Is the super-cloud the missing piece of multi-cloud architecture?

By Antony Melvin  – Architecture & Planning Practice Lead

Super-cloud architecture is a logical evolutionary step from the current multi-cloud future that most large organisations foresee. Moving to a single platform that reduces cloud complexity and cost is compelling – but is it likely or feasible?

Is the super-cloud the missing piece of multi-cloud architecture?

Multi-cloud or super-cloud?

The multi-cloud concept is well established, utilising aspects of some major public clouds and on-premise servers for the right features. If Google does something better or more innovative than Amazon – then use their service. And vice versa. The downside is that you need to be across several highly complex systems to be able to make that call.

The super-cloud (AKA cross-cloud/meta-cloud) sits above the multi-cloud. A simple explanation of the super-cloud is that it is a service layer that sits above several clouds and offers a single place and terminology (possibly object storage rather than Amazon S3, GCP Cloud Storage or Azure Blob Storage) to manage security, networking, server management, storage and so on.
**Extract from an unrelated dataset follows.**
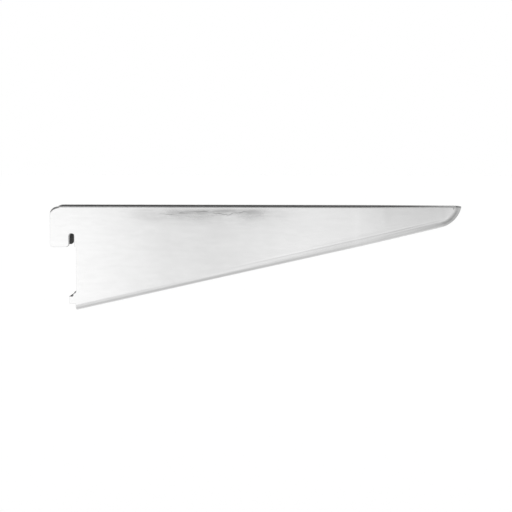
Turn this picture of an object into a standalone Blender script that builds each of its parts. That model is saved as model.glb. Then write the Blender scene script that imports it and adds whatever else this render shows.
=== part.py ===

If you have a programming background you could think of it as an interface describing cloud contracts that are then made concrete by the implementation in Azure, GCP, AWS (Amazon Web Services), on-premises or wherever – and you code to the interfaces. Infrastructure as a high-level language rather than the intermediate language that the cloud providers give you while they abstract away the complexities of the binary involved in spinning up servers and securing them.

For the Site Reliability Engineer or DevOps staffer the implementation complexity of each aspect of the multi-cloud is abstracted away by the super-cloud so that in terms of IT management you only see the higher level.

Building a super-cloud

An interview with David Linthicum, Chief Cloud Strategy Officer for Deloitte inspired this blog and explains why he thinks that the super-cloud will be with us soon. The more thought leaders like him discuss the concept, the quicker it will be that someone takes the hint and releases this cloud super-set.

As a concept it makes complete sense, but the potential roadmap and product management sounds hugely complex. By complex I mean scary. By scary I mean costly. Complex and costly because the number of underlying services that each of the cloud providers are building are exploding. Simply looking at AWS, around 95 services in 2018 has jumped to over 250 services in 2022. Keeping up with AWS, Azure and GCP would be rolling 3 boulders up that hill.

While the worth of a service layer super-cloud seems clear, wrapping every service from every cloud into a higher-level is a task. A more achievable super-cloud would be one that does not try to chase every new cloud service and focuses some core functionality around security, storage, networking and compute. Spin up a server, store some files, log some events. You want it done securely, resiliently, quickly but you are not interested how or where it is done. This sounds like an achievable super-cloud.

I can also see that you would need to use higher level Infrastructure as Code (IaC) tools to write the abstract layer, like Terraform or Pulumi. It would make little sense to use AWS CloudFormation, Google Cloud Deployment Manager or Azure Resource Manager for a super-cloud. Focusing on a subset of services across the clouds is necessary to have the correctly usable IaC components. It has been a while since I did set theory, so I do not remember what to call a superset of a series of subsets. A compromise. Or a product roadmap.

Are multi-cloud devices super?

Some vendors focus on discrete, abstracted multi-cloud use cases, and in the short term that is close to super.

I attended an AWS meet up in February 2020 (days before the full extent of the oncoming storm became apparent). Panzura presented their hardware device that abstracted away storage across the 3 major public clouds and chose the cheapest available. I have never used Panzura CloudFS – but the concept slide made sense. Of the 2 colleagues who went to the meet up with me, one of them now also works at Deloitte.  The Cloud Strategy Officer’s thinking about super-cloud prompted this blog. Is that meta?

Is the super-cloud the missing piece of multi-cloud architecture?

 

The super-cloud does seem to be a missing piece of the multi-cloud architecture. If 90% of large organisations see their future as multi-cloud then expecting to be able to recruit line staff to be simultaneous experts in AWS, GCP, Azure, on-premise, whatever – is clearly unicorn nonsense.

I think that there must be a focused super-cloud based on a tight MVP ready to go somewhere. Even if expert multi-cloud architects look like a horned horse to me – hopefully, super-cloud architect are a more achievable future.